In 2003 he was convicted of physically abusing his former girlfriend, Heidi Fleiss, who in the 1990s ran an upscale prostitution ring and was referred to in the news media as the Hollywood Madam.

In a letter to the judge who sentenced him, Sizemore wrote, “I am convinced that if I had not been under the influence of drugs, I would have controlled my behaviour.”

He served eight months in prison.

In October 2004 he pleaded guilty to a felony count of possessing methamphetamine and was placed on probation. The probation was revoked in 2005 when he was caught using a prosthetic device to fake a drug test.
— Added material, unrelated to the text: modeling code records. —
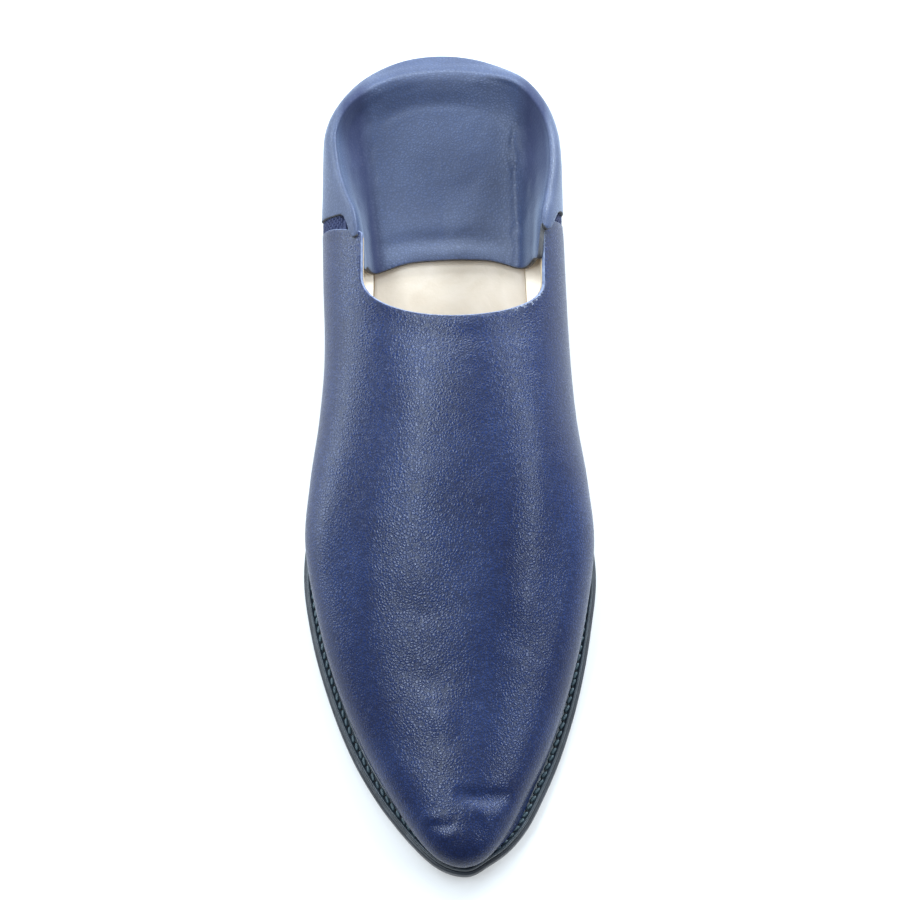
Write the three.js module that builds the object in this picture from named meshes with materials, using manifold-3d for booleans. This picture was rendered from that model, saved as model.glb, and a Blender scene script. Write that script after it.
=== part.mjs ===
// A babouche: a leather slipper with a pointed toe and its back folded in, for the right foot.
// Millimetres, +Z up, standing on z = 0. The toe points along -Y and the foot's inner side is at +X.
// The shapes are worked out with y measured from the sole's tip, and the group is centred at the end.
import * as THREE from 'three';
import { mergeVertices } from 'three/addons/utils/BufferGeometryUtils.js';
import Module from 'manifold-3d';

const wasm = await Module();
wasm.setup();

// Driving sizes.
const gap = 0.3;                 // between two pieces that touch
const outsoleThickness = 4.5;
const weltThickness = 2.2;
const insoleThickness = 1.7;
const wall = 2;                  // leather and lining of the upper
const weltInset = 0.9;           // welt edge behind the outsole edge
const toeSpring = 5;             // lift of the tip
const springStart = 62;          // where the toe leaves the floor
const heelRise = 3;              // seat above the ball
const waistStart = 130;
const heelBreast = 197;          // front face of the heel lift
const seam = 207;                // side seams, where the upper ends and the quarter starts
const tipMargin = 2;             // welt seen beyond the upper: at the tip, the forefoot and the heel
const foreMargin = 3.8;
const heelMargin = 2.4;
const tipFill = 3.2;             // leather gathered inside the tip, which the insole stops short of
const noseCut = 0.04;            // a lofted end stops this far short of its point

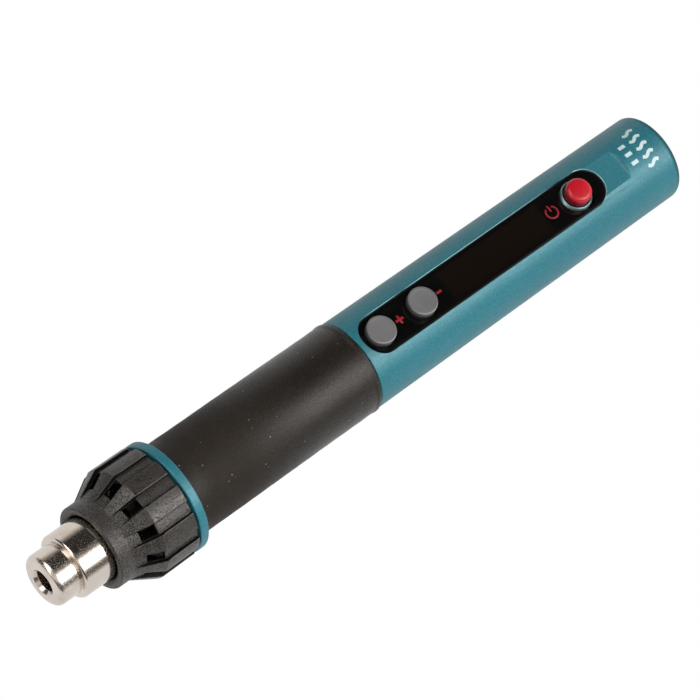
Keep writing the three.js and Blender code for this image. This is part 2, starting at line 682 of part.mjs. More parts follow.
// ================================================================ leads
// [x, distance from the axis] along each heater or sensor lead, front to rear.
const LEAD_STATIONS = [
  [-68.5, 6.6], [-66.0, 6.9], [-62.0, 8.2], [-57.5, 9.9],
  [-53.5, 11.1], [-50.5, 11.4], [-46.0, 11.35], [-34.0, 11.35],
  [-21.0, 11.3], [-14.0, 9.6], [-6.0, 8.6], [3.0, 8.0],
];

// Lead from the heater along the bottom of the handle, then up towards the board.
function heaterEndLead(deg) {
  const [endY] = polar(deg, 8.0);
  return lead([
    ...LEAD_STATIONS.map(([x, r]) => [x, ...polar(deg, r)]),
    [8.0, endY, -2.5],
    [9.4, endY, 4.3],
  ], 20);
}
add('heater_lead_a', heaterEndLead(LEAD_DEGS[0]), FINISH.wireWhite);
add('heater_lead_b', heaterEndLead(LEAD_DEGS[1]), FINISH.wireWhite);
add('sensor_lead', heaterEndLead(LEAD_DEGS[2]), FINISH.wireRed);

add('motor_lead', lead([
  [-12.0, 0, 0], [-9.0, 0, 0.3], [-5.0, 0, 2.0], [-1.5, 0, 4.6], [-0.2, 0, 5.3],
], 8), FINISH.wireRed);

// Mains leads run forwards from the inlet pins and end side by side.
const MAINS_FINISHES = [FINISH.wireRed, FINISH.wireBlue, FINISH.wireGreen];
INLET_PINS.forEach(([name, deg], i) => {
  const [y, z] = polar(deg, INLET_PIN_CIRCLE_R);
  const endY = (i - 1) * 2.4 + 3;
  add(`${name}_lead`, lead([
    [112.3, y, z],
    [110.0, y, z * 0.6 - 1.0],
    [106.0, endY, -1.5 - i * 0.4],
    [100.0, endY, -1.5],
  ], 8), MAINS_FINISHES[i]);
});

// Put the middle of the length at the origin.
tool.position.x = -(TIP_X + REAR_X) / 2;

export default tool;
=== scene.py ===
"""Hand-held tool with a steel nozzle, vent cap, rubber grip and control panel.

It lies along X: nozzle towards -X, power inlet towards +X, panel facing +Z.
Shapes are drawn in mm with the nozzle outlet at X_TIP; OFFSET carries them to the frame.
"""

import json
import math
from functools import cached_property

import bmesh
import bpy
import numpy as np
from mathutils import Matrix, Vector


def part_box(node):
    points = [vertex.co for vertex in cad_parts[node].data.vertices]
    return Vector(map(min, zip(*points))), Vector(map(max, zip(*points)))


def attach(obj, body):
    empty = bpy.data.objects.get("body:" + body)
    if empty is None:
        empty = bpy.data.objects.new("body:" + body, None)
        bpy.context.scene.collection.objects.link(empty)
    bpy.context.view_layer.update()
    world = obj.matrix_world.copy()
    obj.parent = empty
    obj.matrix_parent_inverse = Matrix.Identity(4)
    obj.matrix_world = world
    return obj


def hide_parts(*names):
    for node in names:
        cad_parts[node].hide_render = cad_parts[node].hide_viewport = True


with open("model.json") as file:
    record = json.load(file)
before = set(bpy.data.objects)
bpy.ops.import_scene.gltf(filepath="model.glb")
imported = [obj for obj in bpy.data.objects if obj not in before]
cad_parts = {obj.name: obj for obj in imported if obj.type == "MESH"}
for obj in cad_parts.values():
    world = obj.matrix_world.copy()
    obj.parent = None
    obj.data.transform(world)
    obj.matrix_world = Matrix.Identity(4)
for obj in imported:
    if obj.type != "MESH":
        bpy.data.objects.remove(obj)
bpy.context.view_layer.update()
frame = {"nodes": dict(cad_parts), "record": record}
scene = bpy.context.scene
scene.view_settings.view_transform = "Standard"
scene.view_settings.look = "None"
scene.view_settings.exposure = 0.0
scene.view_settings.gamma = 1.0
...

His probation was later reinstated.

And in 2007 he served several months in jail for violating his probation after being arrested in a hotel in Bakersfield, California, for possessing methamphetamine.

“God’s trying to tell me he doesn’t want me using drugs because every time I use them I get caught,” Sizemore said in a jailhouse interview with the Associated Press.

He participated in 10 episodes of the reality series Celebrity Rehab With Dr Drew in 2010-2011, along with Fleiss, former basketball player Dennis Rodman, actor Mackenzie Phillips and others.

Tom Sizemore (left) with director Steven Spielberg (centre) and actor Edward  Burns at the UK premiere of Saving Private Ryan in 1998. Photograph: Stefan Rousseau/PA
Tom Sizemore (left) with director Steven Spielberg (centre) and actor Edward Burns at the UK premiere of Saving Private Ryan in 1998. Photograph: Stefan Rousseau/PA

In an article in The New York Times Magazine in 2009 about the series, Chris Norris wrote that Sizemore had fallen “from an Olympus populated by Pacino, De Niro, Spielberg and Scorsese to this beige-carpeted, cable-only Hades.”

Thomas Edward Sizemore Jr was born on November 29th, 1961, in Detroit. His father was a lawyer. His mother, Judith (Schannault) Sizemore, worked for the city of Detroit’s ombudsman.

After graduating from Wayne State University in Detroit with a bachelor’s degree in theatre in 1983, he earned a master’s in the same subject from Temple University in 1986. Three years later, he made his debut on television, in the series Gideon Oliver, and on film, in Lock Up, starring Sylvester Stallone.

Lock Up was a flop but United Press International wrote that Sizemore, as a “whacked-out scheming loser of an inmate”, had emerged “with semi-star potential.”

His role as a mobster in Witness Protection (1999) earned him a Golden Globe nomination for best performance by an actor in a made-for-TV movie or miniseries. That year he and eight other actors from Saving Private Ryan were nominated for a Screen Actors Guild Award for outstanding cast.

Sizemore continued to play characters on either side of the law, and despite his substance abuse problems, he remained busy for the rest of his career. He portrayed an internal affairs investigator on five episodes of Hawaii Five-O in 2011 and 2012; a CIA agent assigned to rescue three American journalists taken hostage in Radical (2017); and a commander in the science-fiction film Battle for Pandora (2022).

And in a preternaturally chilling role he played a depraved building manager who is tried for kidnapping and killing a little boy in a 2015 episode of Law & Order: Special Victims Unit.

Sizemore is survived by his mother; his twin sons, Jagger and Jayden; his brother, Paul; his half sister, Katherine Sizemore; and his half brother, Charles Sizemore. His brother Aaron died last year. His marriage to Maeve Quinlan ended in divorce.